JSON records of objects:
▶
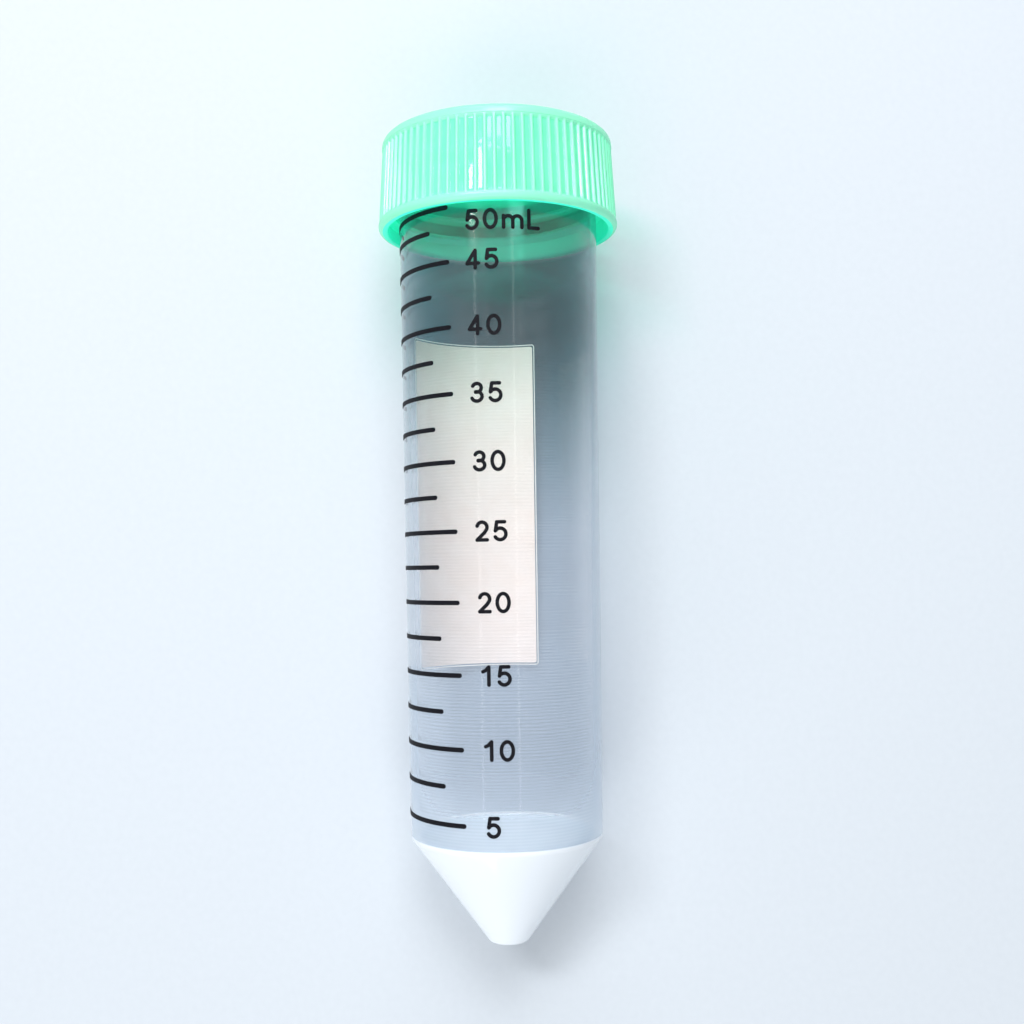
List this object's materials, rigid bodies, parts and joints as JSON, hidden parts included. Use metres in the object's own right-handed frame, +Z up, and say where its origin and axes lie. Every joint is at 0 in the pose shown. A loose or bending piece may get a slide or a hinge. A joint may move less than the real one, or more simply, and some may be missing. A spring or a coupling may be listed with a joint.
{
  "type": "conical centrifuge tube",
  "caption": "Lying translucent screw-cap tube with a conical bottom, a printed volume scale and a writing patch, for holding, spinning and storing liquid samples.",
  "frame": {"origin": "on the ground under the middle of the lying tube", "axes": "+Z up, +Y along the tube towards the cap, +X to the right when the cap points away"},
  "size_m": [0.0348, 0.1158, 0.0347],
  "materials": {
    "tube_plastic": "translucent natural polypropylene with fine turning rings",
    "cap_plastic": "glossy mint green",
    "scale_ink": "printed",
    "patch_ink": "printed"
  },
  "bodies": {
    "tube_body": {"tube": "tube_plastic", "graduation_marks": "scale_ink", "writing_patch": "patch_ink"},
    "cap_body": {"cap": "cap_plastic"}
  },
  "joints": [
    {"name": "cap_lift", "type": "slide", "parent": "tube_body", "child": "cap_body", "axis": [0, 0.9991, 0.0422], "range_m": [0, 0.025]}
  ]
}
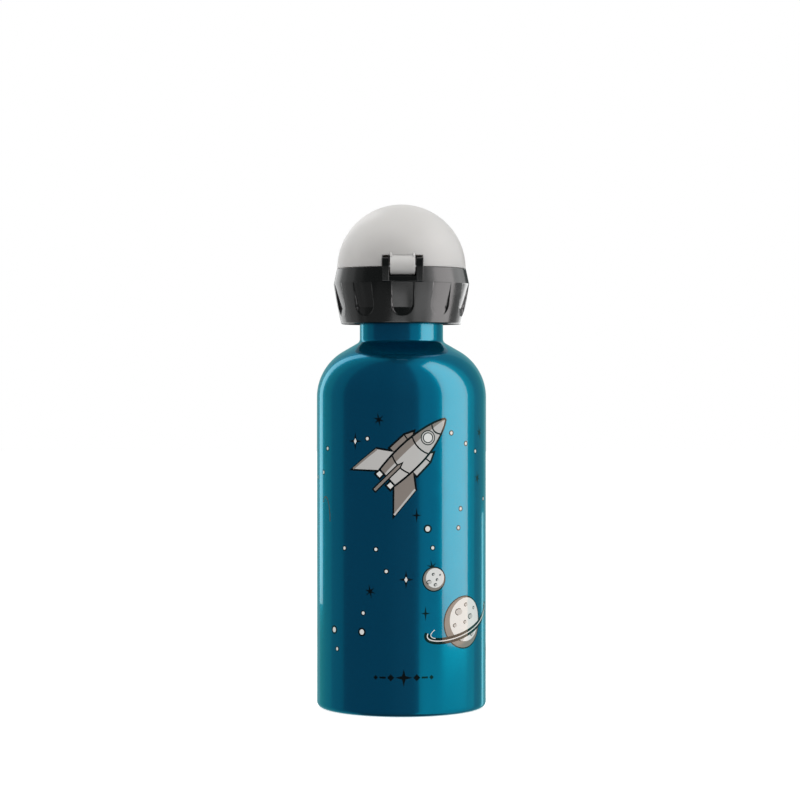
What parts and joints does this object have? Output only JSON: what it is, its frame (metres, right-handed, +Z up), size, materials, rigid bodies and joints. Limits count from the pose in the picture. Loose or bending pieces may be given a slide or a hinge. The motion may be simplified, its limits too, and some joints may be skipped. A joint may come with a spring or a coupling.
{
  "type": "kids water bottle",
  "caption": "Slim metal drinking bottle with a screw cap: a scalloped grip collar, a push-pull spout and a frosted dome that flips open on a hinge.",
  "frame": {"origin": "centre of the base, on the surface the bottle stands on", "axes": "+Z up along the bottle's axis; the dome's hinge faces -Y; +X is to the right seen from the hinge side"},
  "size_m": [0.064, 0.064, 0.1898],
  "materials": {
    "bottle_paint": null,
    "dark_plastic": "satin-gloss moulded plastic",
    "frosted_plastic": "frosted, slightly translucent moulded plastic",
    "silicone": "soft matte silicone",
    "black_rubber": "matte rubber",
    "pin_steel": "ground stainless steel"
  },
  "bodies": {
    "bottle": {"bottle_shell": "bottle_paint"},
    "seal": {"neck_gasket": "silicone"},
    "cap": {"cap_core": "dark_plastic", "grip_collar": "dark_plastic", "hinge_pin": "pin_steel", "valve_stem": "dark_plastic", "stem_seal": "silicone", "tower_o_ring": "black_rubber", "vent_valve": "silicone"},
    "spout": {"mouthpiece": "frosted_plastic", "bite_tip": "silicone"},
    "dome": {"dome_cover": "frosted_plastic"}
  },
  "joints": [
    {"name": "cap_rise", "type": "slide", "parent": "bottle", "child": "seal", "axis": [0, 0, 1], "range_m": [0, 0.00601]},
    {"name": "cap_turn", "type": "hinge", "parent": "seal", "child": "cap", "pos_m": [0, 0, 0.1548], "axis": [0, 0, 1], "range_deg": [0, 540]},
    {"name": "dome_hinge", "type": "hinge", "parent": "cap", "child": "dome", "pos_m": [0, -0.0234, 0.1658], "axis": [1, 0, 0], "range_deg": [0, 110]},
    {"name": "spout_pull", "type": "slide", "parent": "cap", "child": "spout", "axis": [0, 0, 1], "range_m": [0, 0.0055]}
  ],
  "couplings": [
    {"joint": "cap_rise", "follows": "cap_turn", "m_per_rad": 0.00063662}
  ]
}
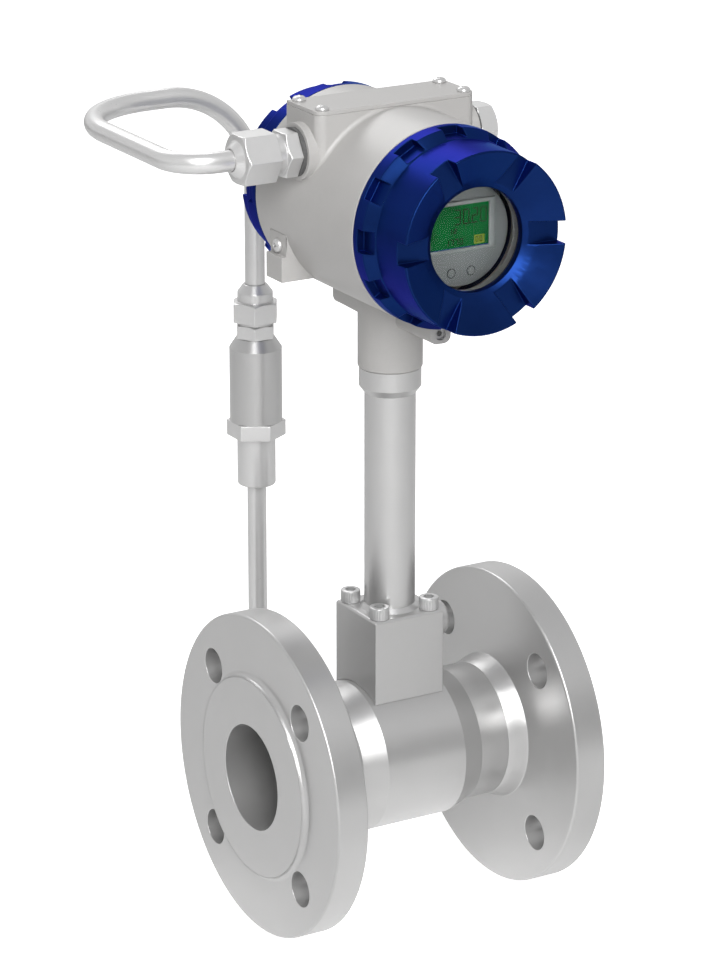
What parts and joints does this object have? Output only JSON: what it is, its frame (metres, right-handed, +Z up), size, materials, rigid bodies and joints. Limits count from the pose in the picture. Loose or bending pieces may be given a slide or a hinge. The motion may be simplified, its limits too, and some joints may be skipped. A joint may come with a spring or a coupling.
{
  "type": "vortex flow meter",
  "caption": "Flanged vortex flow meter with a display head on a stem, screwed covers, and a pressure sensor hung on a bent metal conduit.",
  "frame": {"origin": "centre of the inlet flange's bolting face, on the pipe's axis", "axes": "+X along the flow from inlet to outlet, +Z up the stem, the display looks along -Y"},
  "size_m": [0.1945, 0.243, 0.4211],
  "materials": {
    "machined_steel": "turned and bead-blasted",
    "bright_steel": "bright",
    "bare_aluminium": "satin",
    "grey_paint": "satin light grey paint on cast aluminium",
    "blue_paint": "gloss deep blue paint on cast aluminium",
    "seal_rubber": "matt",
    "gasket": "soft metal ring",
    "window": "clear",
    "circuit_board": "solder mask",
    "dark_plastic": "moulded",
    "grey_plastic": "moulded",
    "display_green": "display glass",
    "lead_sheath": "sheathed"
  },
  "bodies": {
    "meter": {"inlet_flange": "machined_steel", "outlet_flange": "machined_steel", "meter_body": "machined_steel", "shedder_bar": "machined_steel", "vortex_sensor": "machined_steel", "sensor_gasket": "gasket", "sensor_bonnet": "machined_steel", "bonnet_side_plug": "machined_steel", "bonnet_screws": "bright_steel", "stem_tube": "machined_steel", "stem_adapter": "machined_steel", "head_housing": "grey_paint", "crown_plate": "bare_aluminium", "crown_plate_screws": "bright_steel", "earth_screw": "bright_steel", "cover_lock_screw": "bright_steel", "amplifier_pillars": "bright_steel", "amplifier_board": "circuit_board", "board_link": "dark_plastic", "display_can": "grey_plastic", "display_panel": "display_green", "terminal_pillars": "bright_steel", "terminal_board": "circuit_board", "terminal_block": "dark_plastic", "terminal_screws": "bright_steel", "sensor_lead": "lead_sheath", "pressure_lead": "lead_sheath", "entry_seal_ring": "seal_rubber", "entry_adapter": "bright_steel", "entry_nut": "bright_steel", "entry_ferrule": "bright_steel", "blank_plug_seal": "seal_rubber", "blank_plug": "bright_steel", "pressure_sensor_case": "bright_steel", "sensor_top_adapter": "bright_steel", "sensor_top_nut": "bright_steel", "sensor_top_ferrule": "bright_steel", "pressure_connection": "bright_steel", "pressure_cell": "machined_steel", "conduit_tube": "bright_steel", "impulse_pipe": "bright_steel"},
    "front_seal": {"front_cover_seal": "seal_rubber"},
    "front_cover": {"front_cover": "blue_paint", "window_gasket": "seal_rubber", "window_glass": "window", "glass_retaining_ring": "bare_aluminium"},
    "back_seal": {"back_cover_seal": "seal_rubber"},
    "back_cover": {"back_cover": "blue_paint"},
    "left_key": {"left_key": "dark_plastic"},
    "right_key": {"right_key": "dark_plastic"}
  },
  "joints": [
    {"name": "front_cover_travel", "type": "slide", "parent": "meter", "child": "front_seal", "axis": [0, -1, 0], "range_m": [0, 0.01]},
    {"name": "front_cover_turn", "type": "hinge", "parent": "front_seal", "child": "front_cover", "pos_m": [0.077, 0, 0.2849], "axis": [0, -1, 0], "range_deg": [0, 1800]},
    {"name": "back_cover_travel", "type": "slide", "parent": "meter", "child": "back_seal", "axis": [0, 1, 0], "range_m": [0, 0.01]},
    {"name": "back_cover_turn", "type": "hinge", "parent": "back_seal", "child": "back_cover", "pos_m": [0.077, 0, 0.2849], "axis": [0, 1, 0], "range_deg": [0, 1800]},
    {"name": "left_key_press", "type": "slide", "parent": "meter", "child": "left_key", "axis": [0, 1, 0], "range_m": [0, 0.0005], "stiffness_N_per_m": 400},
    {"name": "right_key_press", "type": "slide", "parent": "meter", "child": "right_key", "axis": [0, 1, 0], "range_m": [0, 0.0005], "stiffness_N_per_m": 400}
  ],
  "couplings": [
    {"joint": "front_cover_travel", "follows": "front_cover_turn", "m_per_rad": 0.00031831},
    {"joint": "back_cover_travel", "follows": "back_cover_turn", "m_per_rad": 0.00031831}
  ]
}
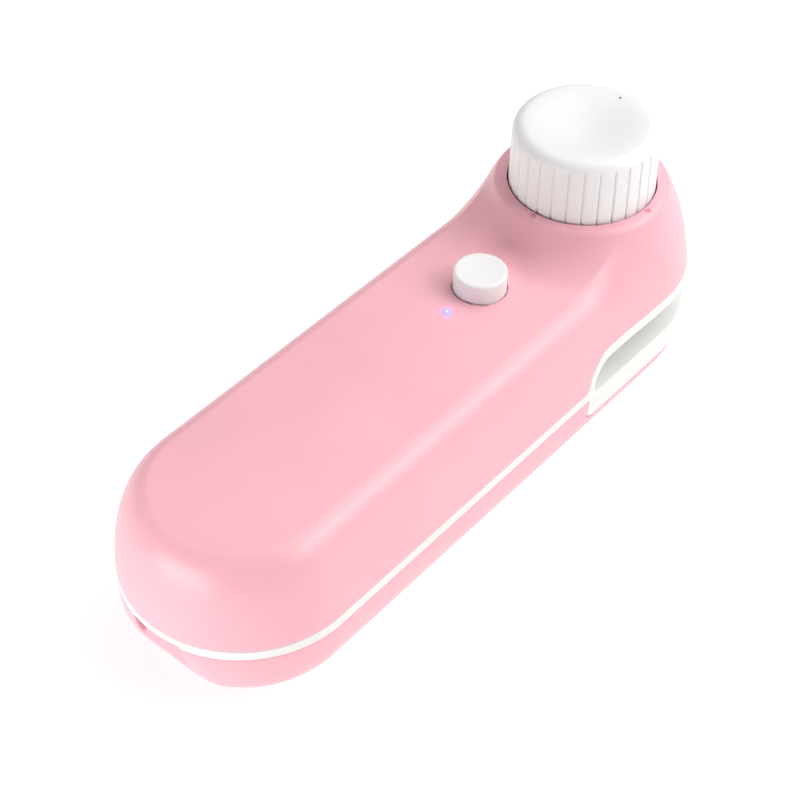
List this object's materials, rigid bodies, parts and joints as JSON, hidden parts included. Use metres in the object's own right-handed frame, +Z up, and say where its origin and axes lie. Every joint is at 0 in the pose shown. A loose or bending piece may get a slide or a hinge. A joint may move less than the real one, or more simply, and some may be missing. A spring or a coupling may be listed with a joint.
{
  "type": "handheld bag heat sealer",
  "caption": "Palm-size rechargeable bag sealer with an open mouth at one end; a thumb-pressed ribbed knob lowers a heated bar onto a padded lower jaw.",
  "frame": {"origin": "centre of the bounding box's footprint, on the flat base", "axes": "+X along the housing towards the knob and mouth end, +Y across the housing, +Z up out of the knob"},
  "size_m": [0.1344, 0.043, 0.0527],
  "materials": {
    "pink_plastic": "satin",
    "white_plastic": "satin",
    "white_knob": "satin",
    "silicone": "matte",
    "plunger_plastic": "satin",
    "brass": "machined",
    "spring_steel": "drawn",
    "screw_steel": "plated",
    "phenolic": "moulded",
    "heater_alloy": "rolled",
    "release_cloth": "coated",
    "black_plastic": "moulded",
    "red_plastic": "gloss",
    "clear_plastic": "frosted",
    "board_laminate": "lacquered",
    "cell_wrap": "shrink wrap",
    "nickel": "plated",
    "foam": "matte",
    "lead_insulation": "gloss"
  },
  "bodies": {
    "housing": {"bottom_shell": "pink_plastic", "mid_frame": "white_plastic", "top_shell": "pink_plastic", "lower_jaw": "white_plastic", "silicone_pad": "silicone", "guide_bush": "brass", "return_spring": "spring_steel", "heater_leads": "lead_insulation", "press_switch": "black_plastic", "switch_button": "red_plastic", "tact_switch": "nickel", "light_pipe": "clear_plastic", "lamp_chip": "clear_plastic", "control_board": "board_laminate", "controller_chip": "black_plastic", "board_screws": "screw_steel", "charge_board": "board_laminate", "usb_c_socket": "nickel", "battery_cell": "cell_wrap", "battery_tabs": "nickel", "battery_pad": "foam", "battery_leads": "lead_insulation", "charge_leads": "lead_insulation", "housing_screws": "screw_steel", "jaw_screws": "screw_steel", "ceiling_screws": "screw_steel"},
    "carriage": {"plunger": "plunger_plastic", "heater_carrier": "phenolic", "carrier_screws": "screw_steel", "heating_strip": "heater_alloy", "heater_terminals": "brass", "release_sheet": "release_cloth"},
    "knob": {"knob_cap": "white_knob", "knob_screw": "screw_steel", "knob_washer": "screw_steel"},
    "button": {"power_button": "white_knob", "tact_plunger": "black_plastic"}
  },
  "joints": [
    {"name": "press", "type": "slide", "parent": "housing", "child": "carriage", "axis": [0, 0, -1], "range_m": [0, 0.006], "stiffness_N_per_m": 500, "springref_m": -0.008, "deforming": ["return_spring", "heater_leads"]},
    {"name": "knob_turn", "type": "hinge", "parent": "carriage", "child": "knob", "pos_m": [0.0457, 0, 0.045], "axis": [0, 0, 1], "range_deg": [0, 90]},
    {"name": "power_press", "type": "slide", "parent": "housing", "child": "button", "axis": [0, 0, -1], "range_m": [0, 0.0005], "stiffness_N_per_m": 1500, "springref_m": -0.0005}
  ]
}
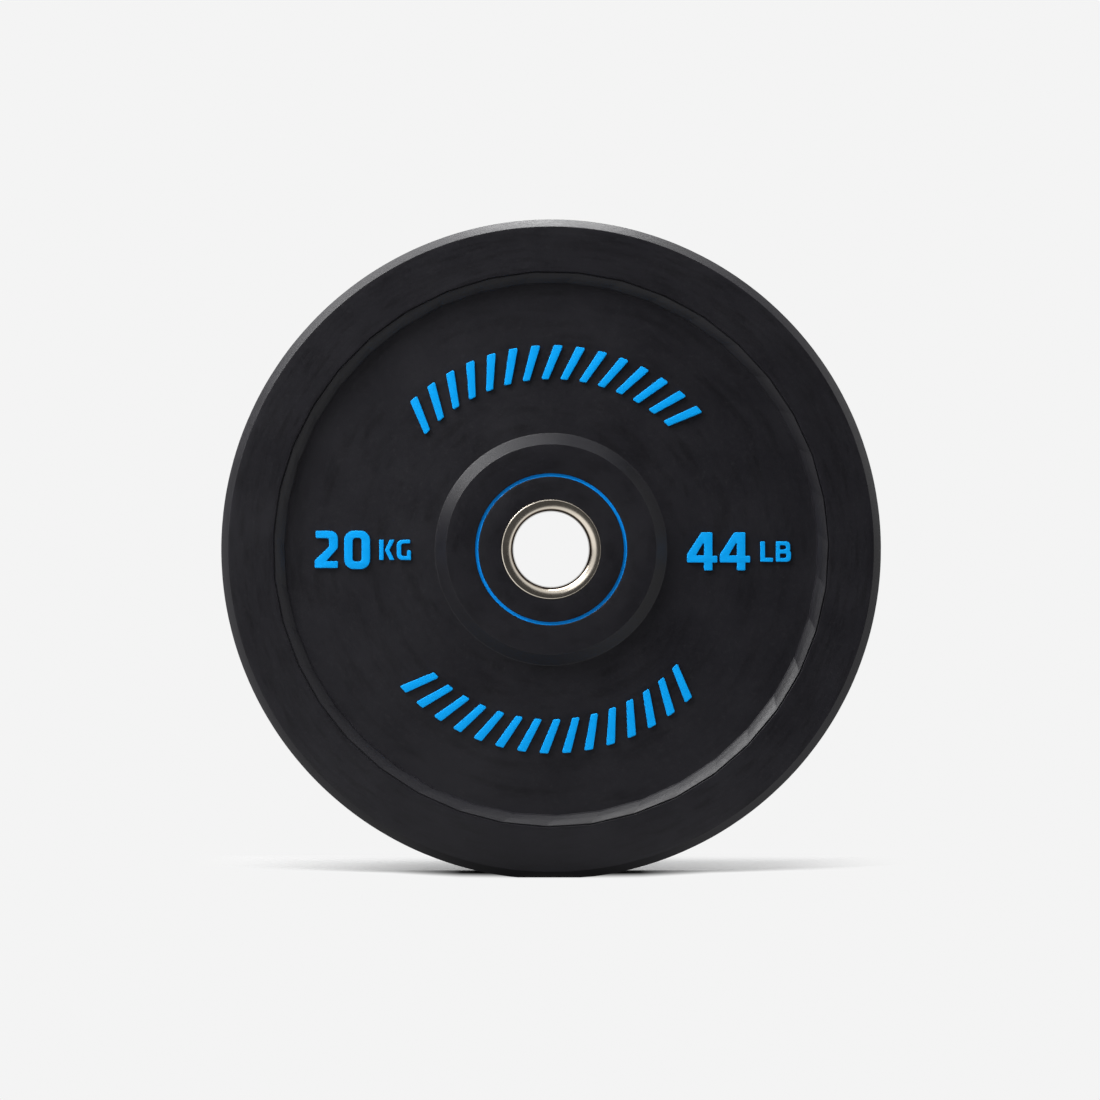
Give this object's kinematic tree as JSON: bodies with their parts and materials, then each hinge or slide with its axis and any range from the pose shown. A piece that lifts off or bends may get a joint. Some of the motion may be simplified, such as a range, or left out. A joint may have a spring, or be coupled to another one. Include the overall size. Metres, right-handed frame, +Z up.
◀
_WHAT THE TASK REQUIRES_: List each line holding the string "that".

_FINAL ANSWER_:
  "caption": "Slim metal drinking bottle with a screw cap: a scalloped grip collar, a push-pull spout and a frosted dome that flips open on a hinge.",
Give this object's kinematic tree as JSON: bodies with their parts and materials, then each hinge or slide with its axis and any range from the pose shown. A piece that lifts off or bends may get a joint. Some of the motion may be simplified, such as a range, or left out. A joint may have a spring, or be coupled to another one. Include the overall size. Metres, right-handed frame, +Z up.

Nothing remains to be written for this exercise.